Ao julgar o caso, em primeira instância, o Magistrado da 30ª Vara Cível de Belo Horizonte, Geraldo David Camargo, condenou a empresa e o músico a pagar R$ 2,5 mil ao fotógrafo, referente ao dano moral devido a ausência de créditos nas imagens. No mais, ou seja, no que tange a possibilidade de cessão não autorizada da obra fotográfica para terceiros, entendeu o Tribunal que “se o autor já foi remunerado pelo serviço que prestou, não pode pedir nova reparação material”.
Em segundo grau de jurisdição, o Tribunal de Justiça de Minas Gerais, no mesmo sentido, acordou que “o fotógrafo contratado para registrar festividades ou eventos, notadamente se subordinado às coordenações do contratante, não é titular dos direitos autorais das fotografias colhidas, pois nada expressou, apenas cumpriu ordens e prestou os serviços para os quais foi contratado”.

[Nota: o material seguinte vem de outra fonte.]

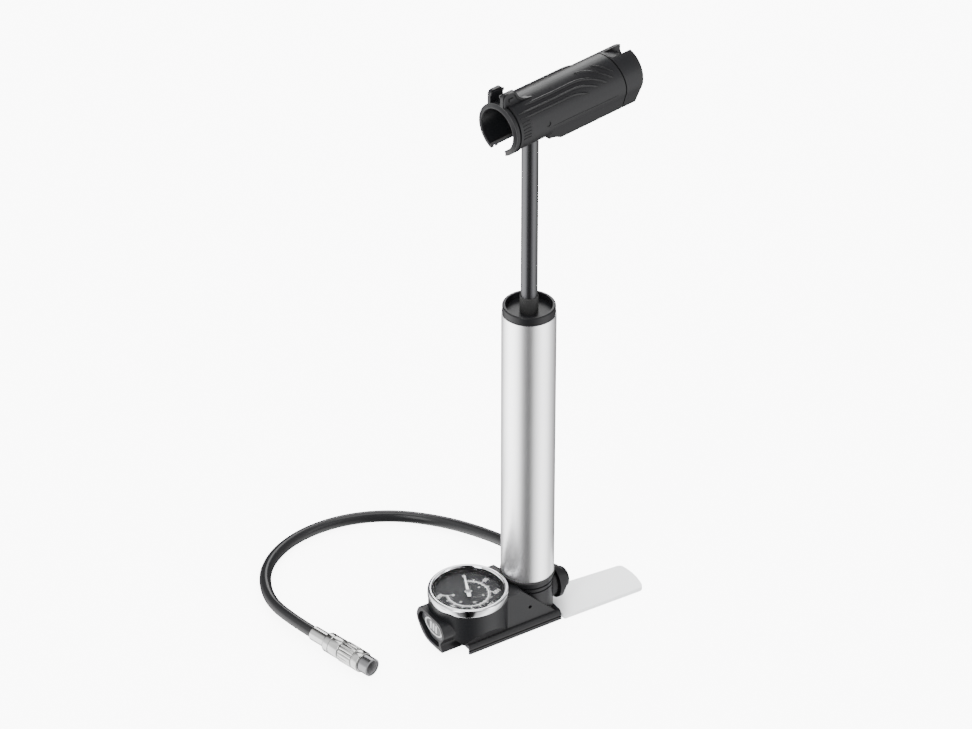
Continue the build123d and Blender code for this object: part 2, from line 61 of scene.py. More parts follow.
# ---- material tools -------------------------------------------------------------------------------
def new_group(name, inputs, outputs):
    """Empty shader node group with its sockets, its tree, its input node and its output node."""
    tree = bpy.data.node_groups.new(name, "ShaderNodeTree")
    for label, kind, value in inputs:
        made = tree.interface.new_socket(name=label, in_out="INPUT", socket_type=kind)
        made.default_value = value
    for label, kind in outputs:
        tree.interface.new_socket(name=label, in_out="OUTPUT", socket_type=kind)
    return tree, tree.nodes.new("NodeGroupInput"), tree.nodes.new("NodeGroupOutput")


def surface_group():
    """Fine grain: a colour and a roughness that drift a little, and a shallow bumped normal."""
    tree, start, end = new_group(
        "fine_surface",
        [
            ("Color", "NodeSocketColor", (0.5, 0.5, 0.5, 1)),
            ("Roughness", "NodeSocketFloat", 0.4),
            ("Drift", "NodeSocketFloat", 0.1),
            ("Grain Scale", "NodeSocketFloat", 4000.0),
            ("Grain Height", "NodeSocketFloat", 0.1),
            ("Stretch", "NodeSocketVector", (1.0, 1.0, 1.0)),
        ],
        [("Color", "NodeSocketColor"), ("Roughness", "NodeSocketFloat"), ("Normal", "NodeSocketVector")],
    )
    links = tree.links
    place = tree.nodes.new("ShaderNodeTexCoord")
    stretched = tree.nodes.new("ShaderNodeVectorMath")
    stretched.operation = "MULTIPLY"
    links.new(place.outputs["Object"], stretched.inputs[0])
    links.new(start.outputs["Stretch"], stretched.inputs[1])
    fine = tree.nodes.new("ShaderNodeTexNoise")
    fine.inputs["Detail"].default_value = 3.0
    links.new(stretched.outputs[0], fine.inputs["Vector"])
    links.new(start.outputs["Grain Scale"], fine.inputs["Scale"])
    broad = tree.nodes.new("ShaderNodeTexNoise")
    broad.inputs["Scale"].default_value = 55.0
    broad.inputs["Detail"].default_value = 4.0
    links.new(place.outputs["Object"], broad.inputs["Vector"])
    centred = tree.nodes.new("ShaderNodeMath")
    centred.operation = "SUBTRACT"
    centred.inputs[1].default_value = 0.5
    links.new(broad.outputs["Fac"], centred.inputs[0])
    drift = tree.nodes.new("ShaderNodeMath")
    drift.operation = "MULTIPLY"
    links.new(centred.outputs[0], drift.inputs[0])
    links.new(start.outputs["Drift"], drift.inputs[1])
    rough = tree.nodes.new("ShaderNodeMath")
    rough.operation = "ADD"
    rough.use_clamp = True
    links.new(start.outputs["Roughness"], rough.inputs[0])
    links.new(drift.outputs[0], rough.inputs[1])
    links.new(rough.outputs[0], end.inputs["Roughness"])
    level = tree.nodes.new("ShaderNodeMath")
    level.operation = "ADD"
    level.inputs[1].default_value = 1.0
    links.new(drift.outputs[0], level.inputs[0])
    tone = tree.nodes.new("ShaderNodeVectorMath")
    tone.operation = "SCALE"
    links.new(start.outputs["Color"], tone.inputs[0])
    links.new(level.outputs[0], tone.inputs["Scale"])
    links.new(tone.outputs[0], end.inputs["Color"])
    bump = tree.nodes.new("ShaderNodeBump")
    bump.inputs["Distance"].default_value = 0.0001
    links.new(start.outputs["Grain Height"], bump.inputs["Strength"])
    links.new(fine.outputs["Fac"], bump.inputs["Height"])
    links.new(bump.outputs["Normal"], end.inputs["Normal"])
    return tree


SURFACE = surface_group()


def material(name, color, rough, metal=0.0, drift=0.1, scale=4000.0, height=0.1, stretch=(1, 1, 1),
             specular=0.5):
    """Principled material fed by the shared surface group."""
    made = bpy.data.materials.new(name)
    made.use_nodes = True
    tree = made.node_tree
    shader = tree.nodes["Principled BSDF"]
    group = tree.nodes.new("ShaderNodeGroup")
    group.node_tree = SURFACE
    group.inputs["Color"].default_value = (*color, 1.0)
    group.inputs["Roughness"].default_value = rough
    group.inputs["Drift"].default_value = drift
    group.inputs["Grain Scale"].default_value = scale
    group.inputs["Grain Height"].default_value = height
    group.inputs["Stretch"].default_value = stretch
    tree.links.new(group.outputs["Color"], shader.inputs["Base Color"])
    tree.links.new(group.outputs["Roughness"], shader.inputs["Roughness"])
    tree.links.new(group.outputs["Normal"], shader.inputs["Normal"])
    shader.inputs["Metallic"].default_value = metal
    shader.inputs["Specular IOR Level"].default_value = specular
    return made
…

Todavia, conforme é cediço, a decisão em tela destoa da jurisprudência do Superior Tribunal de Justiça, que, em caso análogo –
REsp 1034103 / RJ, DJe 21.09.2010 -, já decidiu “que a fotografia é obra protegida por direito do autor, e, ainda que produzida na constância de relação de trabalho, integra a propriedade imaterial do fotógrafo, não importando se valorada como obra de especial caráter artístico ou não” [2].

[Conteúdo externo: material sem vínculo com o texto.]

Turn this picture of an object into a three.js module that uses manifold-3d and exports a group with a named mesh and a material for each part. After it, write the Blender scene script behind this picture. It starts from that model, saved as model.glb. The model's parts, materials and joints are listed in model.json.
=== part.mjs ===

Neste mesmo julgado, os Ministros acordaram que “o empregador cessionário do direito patrimonial sobre a obra não pode transferí-lo a terceiro, mormente se o faz onerosamente, sem anuência do autor”.

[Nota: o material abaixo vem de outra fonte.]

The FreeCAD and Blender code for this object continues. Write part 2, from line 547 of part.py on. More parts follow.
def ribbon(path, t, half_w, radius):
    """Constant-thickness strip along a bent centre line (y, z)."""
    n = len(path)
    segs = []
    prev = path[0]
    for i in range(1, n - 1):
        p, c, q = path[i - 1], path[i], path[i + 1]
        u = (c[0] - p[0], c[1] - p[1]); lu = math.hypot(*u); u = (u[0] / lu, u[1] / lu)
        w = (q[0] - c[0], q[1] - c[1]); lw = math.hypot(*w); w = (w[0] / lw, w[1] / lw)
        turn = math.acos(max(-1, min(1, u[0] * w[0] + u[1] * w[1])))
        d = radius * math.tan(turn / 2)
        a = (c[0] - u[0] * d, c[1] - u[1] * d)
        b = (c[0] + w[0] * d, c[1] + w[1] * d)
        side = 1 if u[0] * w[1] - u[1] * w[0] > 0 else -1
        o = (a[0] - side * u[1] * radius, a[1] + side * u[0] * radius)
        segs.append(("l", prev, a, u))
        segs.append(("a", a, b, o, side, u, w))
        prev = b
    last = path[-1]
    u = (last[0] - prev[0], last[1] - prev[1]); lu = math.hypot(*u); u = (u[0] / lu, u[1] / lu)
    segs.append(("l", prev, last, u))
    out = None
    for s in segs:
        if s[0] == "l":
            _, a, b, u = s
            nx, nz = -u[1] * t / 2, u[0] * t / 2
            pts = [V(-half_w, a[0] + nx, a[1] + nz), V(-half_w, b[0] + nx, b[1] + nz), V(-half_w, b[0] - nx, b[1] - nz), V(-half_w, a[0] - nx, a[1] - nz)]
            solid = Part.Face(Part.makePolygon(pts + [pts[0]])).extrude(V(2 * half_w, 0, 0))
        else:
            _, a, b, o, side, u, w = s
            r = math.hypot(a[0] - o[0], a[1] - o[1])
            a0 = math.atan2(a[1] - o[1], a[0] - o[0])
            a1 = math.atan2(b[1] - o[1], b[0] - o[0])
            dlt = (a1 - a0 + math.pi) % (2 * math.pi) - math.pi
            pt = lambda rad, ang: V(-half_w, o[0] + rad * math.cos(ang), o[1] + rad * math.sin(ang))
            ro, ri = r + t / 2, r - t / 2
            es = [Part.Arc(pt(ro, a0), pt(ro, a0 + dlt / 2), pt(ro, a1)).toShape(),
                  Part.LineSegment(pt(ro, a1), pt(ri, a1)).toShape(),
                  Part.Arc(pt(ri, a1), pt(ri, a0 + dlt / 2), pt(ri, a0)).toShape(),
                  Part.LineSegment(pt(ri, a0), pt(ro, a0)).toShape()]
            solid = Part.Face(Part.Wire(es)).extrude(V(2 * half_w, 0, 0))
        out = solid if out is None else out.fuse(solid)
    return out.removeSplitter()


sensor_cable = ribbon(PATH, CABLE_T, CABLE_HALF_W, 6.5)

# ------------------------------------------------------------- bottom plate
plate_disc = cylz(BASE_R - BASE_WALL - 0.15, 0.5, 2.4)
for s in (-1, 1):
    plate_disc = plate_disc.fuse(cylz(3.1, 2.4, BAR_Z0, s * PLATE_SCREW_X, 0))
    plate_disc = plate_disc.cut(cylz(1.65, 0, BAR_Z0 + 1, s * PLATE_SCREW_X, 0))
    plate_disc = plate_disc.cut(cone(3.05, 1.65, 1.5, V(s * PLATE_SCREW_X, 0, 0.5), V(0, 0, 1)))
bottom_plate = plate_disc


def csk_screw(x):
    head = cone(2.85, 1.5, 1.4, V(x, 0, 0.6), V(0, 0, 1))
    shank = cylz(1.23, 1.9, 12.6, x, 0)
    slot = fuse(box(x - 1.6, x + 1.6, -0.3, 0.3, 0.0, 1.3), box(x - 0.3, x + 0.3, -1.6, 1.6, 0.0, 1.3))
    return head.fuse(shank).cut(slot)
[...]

Aliás, o desacerto da decisão do TJ/MG resta evidente, na medida em que a questão acerca da impossibilidade da cessão não expressa dos direitos autorais advinda pela simples existência do contrato de trabalho não é nova nos Tribunais pátrios, já tendo sido objeto de outros julgados, como é o caso do REsp 121.757, 4ª Turma, Rel. Min. Sálvio de Figueiredo Teixeira, DJ de 08.03.2000.
NOTAS:
[1] TJ/MG, 10ª Câmara Cível, Apelação Cível 1.0024.08.122424-8/002, Des.(a) Gutemberg da Mota e Silva, DJe 11.02.2014: EMENTA: APELAÇÃO CÍVEL – INDENIZAÇÃO – DIREITO DO AUTOR – FOTOGRAFIAS – CRIAÇÃO DE ESPÍRITO – OBRA ARTÍSTICA – DIREITO DE USO. – O direito autoral deve ser reconhecido a quem realmente manifestou uma criação do espírito, decorrente da sua criatividade, talento, sensibilidade. O fotógrafo contratado para registrar festividades ou eventos, notadamente se subordinado às coordenações do contratante, não é titular dos direitos autorais das fotografias colhidas, pois nada expressou, apenas cumpriu ordens e prestou os serviços para os quais foi contratado. – A reprodução de retratos, ou de outra forma de representação da imagem, feitos sob encomenda, não constitui ofensa aos direitos autorais quando realizada pelo proprietário do objeto encomendado (art. 46, I, “c”, da Lei nº 9.610/98). – Recurso não provido.
[2] STJ, REsp 1034103 / RJ, Ministra Relatora NANCY ANDRIGHI, Ministro Relator do Acórdão SIDNEI BENETI, T3 – Terceira Turma, DJe 21.09.2010: DIREITO AUTORAL. FOTÓGRAFO CONTRATADO. RELAÇÃO DE TRABALHO. PROPRIEDADE IMATERIAL INALIENÁVEL DAS FOTOGRAFIAS. NECESSIDADE DE AUTORIZAÇÃO DO AUTOR DA OBRA PARA A PUBLICAÇÃO POR TERCEIROS. DESNECESSÁRIA A CESSÃO, CONTUDO, PARA A PUBLICAÇÃO PELO PRÓPRIO EMPREGADOR. I – A fotografia é obra protegida por direito do autor, e, ainda que produzida na constância de relação de trabalho, integra a propriedade imaterial do fotógrafo, não importando se valorada como obra de especial caráter artístico ou não. II – O empregador cessionário do direito patrimonial sobre a obra não pode transferí-lo a terceiro, mormente se o faz onerosamente, sem anuência do autor. III – Pode, no entanto, utilizar a obra que integrou determinada matéria jornalística, para cuja ilustração incumbido o profissional fotógrafo, em outros produtos congêneres da mesma empresa. IV – Recurso Especial provido.